**Exercise**
Copy out all the data, word for word.

CAD and scene scripts:
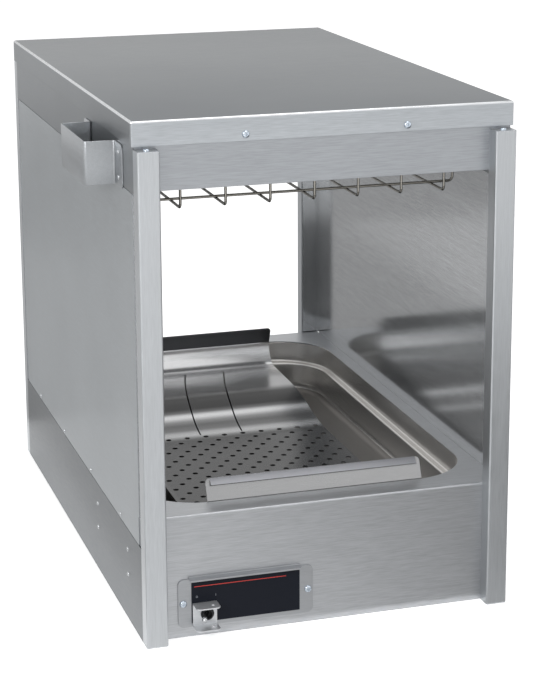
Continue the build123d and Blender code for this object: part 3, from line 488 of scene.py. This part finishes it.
# Turns +Z to a direction and moves the vertices to a place
def layAlong(mesh, verts, place, direction):
    turn = Vector(direction).to_track_quat("Z", "Y").to_matrix().to_4x4()
    bmesh.ops.transform(mesh, matrix=Matrix.Translation(place) @ turn, verts=verts)


# A turned shape: radius and height pairs spun round +Z, then laid along a direction at a place
def turned(mesh, profile, place, direction, steps):
    verts = [mesh.verts.new((radius, 0, height)) for radius, height in profile]
    edges = [mesh.edges.new(pair) for pair in zip(verts, verts[1:])]
    bmesh.ops.spin(
        mesh, geom=verts + edges, cent=(0, 0, 0), axis=(0, 0, 1), dvec=(0, 0, 0), angle=math.tau,
        steps=steps, use_merge=True, use_duplicate=False,
    )
    whole = joinedVerts(verts)
    layAlong(mesh, whole, place, direction)
    return whole


# Lid: tray folded down on four sides, with a butt seam near each corner of its side skirts
lid = {
    "halfX": 202.75, "halfY": 320.0, "low": 521.8, "top": 547.2, "wall": 1.2, "bend": 2.0, "bendSteps": 4,
    "seamBack": 3.4, "seamWidth": 0.5, "seamDepth": 1.0, "seamTall": 40.0, "seamDrop": 23.0, "flatFrom": 0.985,
}
shape = bmesh.new()
addBlock(
    shape, (2 * lid["halfX"], 2 * lid["halfY"], lid["top"] - lid["low"]), (0, 0, (lid["top"] + lid["low"]) / 2),
)
upper = [e for e in shape.edges if any(v.co.z > lid["top"] - 1 for v in e.verts)]
bmesh.ops.bevel(
    shape, geom=upper, offset=lid["bend"], segments=lid["bendSteps"], profile=0.5, affect="EDGES", material=-1,
)
bottom = [f for f in shape.faces if f.calc_center_median().z < lid["low"] + 0.1 and abs(f.normal.z) > 0.9]
bmesh.ops.delete(shape, geom=bottom, context="FACES")
lidPiece = makePiece("lidTray", shape, lidSteel)
thicken(lidPiece, lid["wall"], -1.0)
groove = bmesh.new()
for sx in (-1, 1):
    for sy in (-1, 1):
        addBlock(
            groove, (lid["seamDepth"], lid["seamWidth"], lid["seamTall"]),
            (sx * lid["halfX"], sy * (lid["halfY"] - lid["seamBack"]), lid["top"] - lid["seamDrop"]),
        )
grooveCutter = makePiece("lidSeamCutter", groove, lidSteel)
cutAway(lidPiece, grooveCutter)
settle(lidPiece)


# The top keeps its own grain, the bends are brighter and the skirts follow the sheets below them. The tones go by the
# way
# each face turns: painted shade on the top, painted light on the skirts and a painted highlight on the bends
def lidPaint(face):
    if face.center.z > (lid["top"] - lid["bend"]) * mm and max(abs(part) for part in face.normal) < lid["flatFrom"]:
        return 3
    return 1 if abs(face.normal.y) > 0.6 else 2 if abs(face.normal.x) > 0.6 else 0


paintFaces(lidPiece, (skirtSteel, sideSteel, lidEdgeHighlight), lidPaint)
bpy.data.objects.remove(grooveCutter)
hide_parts("top_lid")
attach(lidPiece, "cabinet")
print("lid made")

# Drawn pan: flange under the deck, wall, shoulder, drafted lower wall and a floor on a wide bend
pan = {
    "halfX": 185.0, "halfY": 286.5, "corner": 71.0, "flange": 9.0, "flangeZ": 132.8, "shoulderZ": 106.3,
    "shoulder": 8.0, "floorZ": 70.0, "draft": 2.54, "wall": 1.0, "rimBend": 1.6, "shoulderBend": 2.4,
    "floorBend": 11.0, "bendSteps": 5, "dullAndShadedTo": 6.0,
}
shape = bmesh.new()
levels = (
    (pan["flange"], pan["flangeZ"]), (0.0, pan["flangeZ"]), (0.0, pan["shoulderZ"]),
    (-pan["shoulder"], pan["shoulderZ"]), (-pan["shoulder"] - pan["draft"], pan["floorZ"]),
)
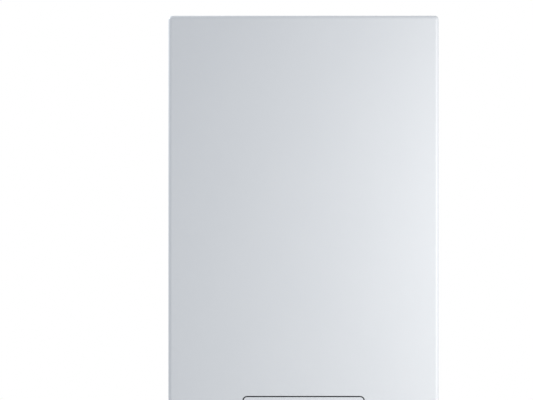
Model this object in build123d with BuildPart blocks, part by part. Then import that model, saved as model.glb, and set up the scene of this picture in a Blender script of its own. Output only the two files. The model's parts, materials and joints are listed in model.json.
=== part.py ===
from build123d import *
from math import cos, pi, radians, sin
import os

# A wall-hung electric boiler: a pale sheet-steel casing with a small fold-down control flap, hung on
# a wall rail, with its heater vessel, pump, expansion vessel, pipes and control box inside.
# Frame: X is width, the wall is the plane Y = 0 and the front faces -Y, Z is up. The origin is the
# middle of the wall screws. Depths are measured from the wall, heights from the casing's lower edge.
# All lengths are in millimetres, all angles in degrees.

# Casing
casing_width = 410.0
casing_height = 740.0
casing_depth = 310.0
hang_drop = 62.0          # from the casing's top down to the wall screws
edge_radius = 6.0         # bent edges of cover and panels
cover_sheet = 1.0
panel_sheet = 1.0
frame_sheet = 1.2
cover_return = 60.0       # how far the front cover wraps back along the sides
panel_gap = 2.0           # between the cover's rear edge and the side panels
fold_width = 10.0         # inward folds that stiffen the sheet edges
running_gap = 0.3         # free space between pieces that lie close
overrun = 5.0             # how far cuts run past the faces they open
front_radius = 5.5        # bend between the cover's front and its returns

half_width = casing_width / 2
top_z = hang_drop
base_z = hang_drop - casing_height
middle_z = (top_z + base_z) / 2
cover_rear = casing_depth - cover_return
panel_front = cover_rear - panel_gap

# Wall rail, hanger and back panel
rail_inset = 40.0         # rail's ends inside the casing's sides
rail_sheet = 2.0
rail_below = 22.0         # rail plate below the screw line
rail_above = 16.0         # rail plate above the screw line, up to its shelf
rail_shelf_depth = 9.0
rail_lip_height = 12.0
wall_screw_inset = 25.0   # screws inside the rail's ends
wall_hole_radius = 4.5
hanger_sheet = 1.5
hanger_inset = 15.0       # hanger's ends inside the rail's ends
hanger_flange = 22.0
back_depth = 11.0         # from the wall to the rear face of the back panel
back_inset = 7.0          # back panel edge inside the casing's outline
pad_radius = 14.0
pad_height = 62.0         # pads above the casing's lower edge
pad_inset = 55.0          # pads inside the casing's sides
panel_rear = 3.0          # side panels stop this far from the wall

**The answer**
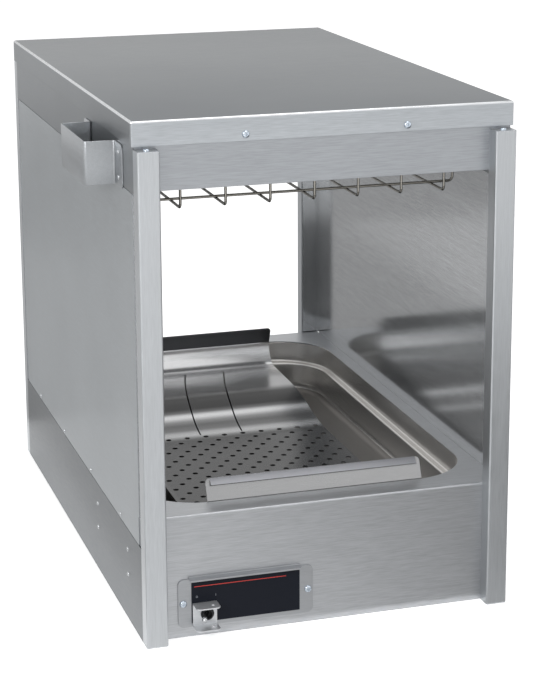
Continue the build123d and Blender code for this object: part 3, from line 488 of scene.py. This part finishes it.
# Turns +Z to a direction and moves the vertices to a place
def layAlong(mesh, verts, place, direction):
    turn = Vector(direction).to_track_quat("Z", "Y").to_matrix().to_4x4()
    bmesh.ops.transform(mesh, matrix=Matrix.Translation(place) @ turn, verts=verts)


# A turned shape: radius and height pairs spun round +Z, then laid along a direction at a place
def turned(mesh, profile, place, direction, steps):
    verts = [mesh.verts.new((radius, 0, height)) for radius, height in profile]
    edges = [mesh.edges.new(pair) for pair in zip(verts, verts[1:])]
    bmesh.ops.spin(
        mesh, geom=verts + edges, cent=(0, 0, 0), axis=(0, 0, 1), dvec=(0, 0, 0), angle=math.tau,
        steps=steps, use_merge=True, use_duplicate=False,
    )
    whole = joinedVerts(verts)
    layAlong(mesh, whole, place, direction)
    return whole


# Lid: tray folded down on four sides, with a butt seam near each corner of its side skirts
lid = {
    "halfX": 202.75, "halfY": 320.0, "low": 521.8, "top": 547.2, "wall": 1.2, "bend": 2.0, "bendSteps": 4,
    "seamBack": 3.4, "seamWidth": 0.5, "seamDepth": 1.0, "seamTall": 40.0, "seamDrop": 23.0, "flatFrom": 0.985,
}
shape = bmesh.new()
addBlock(
    shape, (2 * lid["halfX"], 2 * lid["halfY"], lid["top"] - lid["low"]), (0, 0, (lid["top"] + lid["low"]) / 2),
)
upper = [e for e in shape.edges if any(v.co.z > lid["top"] - 1 for v in e.verts)]
bmesh.ops.bevel(
    shape, geom=upper, offset=lid["bend"], segments=lid["bendSteps"], profile=0.5, affect="EDGES", material=-1,
)
bottom = [f for f in shape.faces if f.calc_center_median().z < lid["low"] + 0.1 and abs(f.normal.z) > 0.9]
bmesh.ops.delete(shape, geom=bottom, context="FACES")
lidPiece = makePiece("lidTray", shape, lidSteel)
thicken(lidPiece, lid["wall"], -1.0)
groove = bmesh.new()
for sx in (-1, 1):
    for sy in (-1, 1):
        addBlock(
            groove, (lid["seamDepth"], lid["seamWidth"], lid["seamTall"]),
            (sx * lid["halfX"], sy * (lid["halfY"] - lid["seamBack"]), lid["top"] - lid["seamDrop"]),
        )
grooveCutter = makePiece("lidSeamCutter", groove, lidSteel)
cutAway(lidPiece, grooveCutter)
settle(lidPiece)


# The top keeps its own grain, the bends are brighter and the skirts follow the sheets below them. The tones go by the
# way
# each face turns: painted shade on the top, painted light on the skirts and a painted highlight on the bends
def lidPaint(face):
    if face.center.z > (lid["top"] - lid["bend"]) * mm and max(abs(part) for part in face.normal) < lid["flatFrom"]:
        return 3
    return 1 if abs(face.normal.y) > 0.6 else 2 if abs(face.normal.x) > 0.6 else 0


paintFaces(lidPiece, (skirtSteel, sideSteel, lidEdgeHighlight), lidPaint)
bpy.data.objects.remove(grooveCutter)
hide_parts("top_lid")
attach(lidPiece, "cabinet")
print("lid made")

# Drawn pan: flange under the deck, wall, shoulder, drafted lower wall and a floor on a wide bend
pan = {
    "halfX": 185.0, "halfY": 286.5, "corner": 71.0, "flange": 9.0, "flangeZ": 132.8, "shoulderZ": 106.3,
    "shoulder": 8.0, "floorZ": 70.0, "draft": 2.54, "wall": 1.0, "rimBend": 1.6, "shoulderBend": 2.4,
    "floorBend": 11.0, "bendSteps": 5, "dullAndShadedTo": 6.0,
}
shape = bmesh.new()
levels = (
    (pan["flange"], pan["flangeZ"]), (0.0, pan["flangeZ"]), (0.0, pan["shoulderZ"]),
    (-pan["shoulder"], pan["shoulderZ"]), (-pan["shoulder"] - pan["draft"], pan["floorZ"]),
)
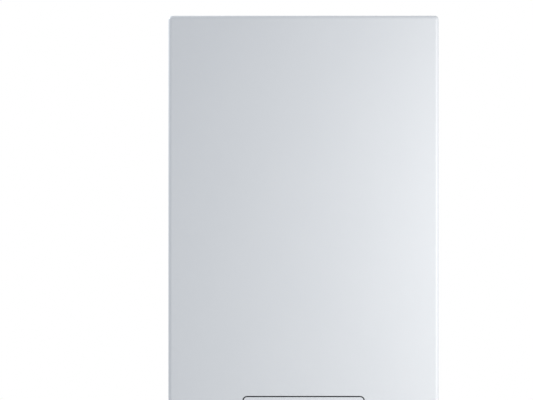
Model this object in build123d with BuildPart blocks, part by part. Then import that model, saved as model.glb, and set up the scene of this picture in a Blender script of its own. Output only the two files. The model's parts, materials and joints are listed in model.json.
=== part.py ===
from build123d import *
from math import cos, pi, radians, sin
import os

# A wall-hung electric boiler: a pale sheet-steel casing with a small fold-down control flap, hung on
# a wall rail, with its heater vessel, pump, expansion vessel, pipes and control box inside.
# Frame: X is width, the wall is the plane Y = 0 and the front faces -Y, Z is up. The origin is the
# middle of the wall screws. Depths are measured from the wall, heights from the casing's lower edge.
# All lengths are in millimetres, all angles in degrees.

# Casing
casing_width = 410.0
casing_height = 740.0
casing_depth = 310.0
hang_drop = 62.0          # from the casing's top down to the wall screws
edge_radius = 6.0         # bent edges of cover and panels
cover_sheet = 1.0
panel_sheet = 1.0
frame_sheet = 1.2
cover_return = 60.0       # how far the front cover wraps back along the sides
panel_gap = 2.0           # between the cover's rear edge and the side panels
fold_width = 10.0         # inward folds that stiffen the sheet edges
running_gap = 0.3         # free space between pieces that lie close
overrun = 5.0             # how far cuts run past the faces they open
front_radius = 5.5        # bend between the cover's front and its returns

half_width = casing_width / 2
top_z = hang_drop
base_z = hang_drop - casing_height
middle_z = (top_z + base_z) / 2
cover_rear = casing_depth - cover_return
panel_front = cover_rear - panel_gap

# Wall rail, hanger and back panel
rail_inset = 40.0         # rail's ends inside the casing's sides
rail_sheet = 2.0
rail_below = 22.0         # rail plate below the screw line
rail_above = 16.0         # rail plate above the screw line, up to its shelf
rail_shelf_depth = 9.0
rail_lip_height = 12.0
wall_screw_inset = 25.0   # screws inside the rail's ends
wall_hole_radius = 4.5
hanger_sheet = 1.5
hanger_inset = 15.0       # hanger's ends inside the rail's ends
hanger_flange = 22.0
back_depth = 11.0         # from the wall to the rear face of the back panel
back_inset = 7.0          # back panel edge inside the casing's outline
pad_radius = 14.0
pad_height = 62.0         # pads above the casing's lower edge
pad_inset = 55.0          # pads inside the casing's sides
panel_rear = 3.0          # side panels stop this far from the wall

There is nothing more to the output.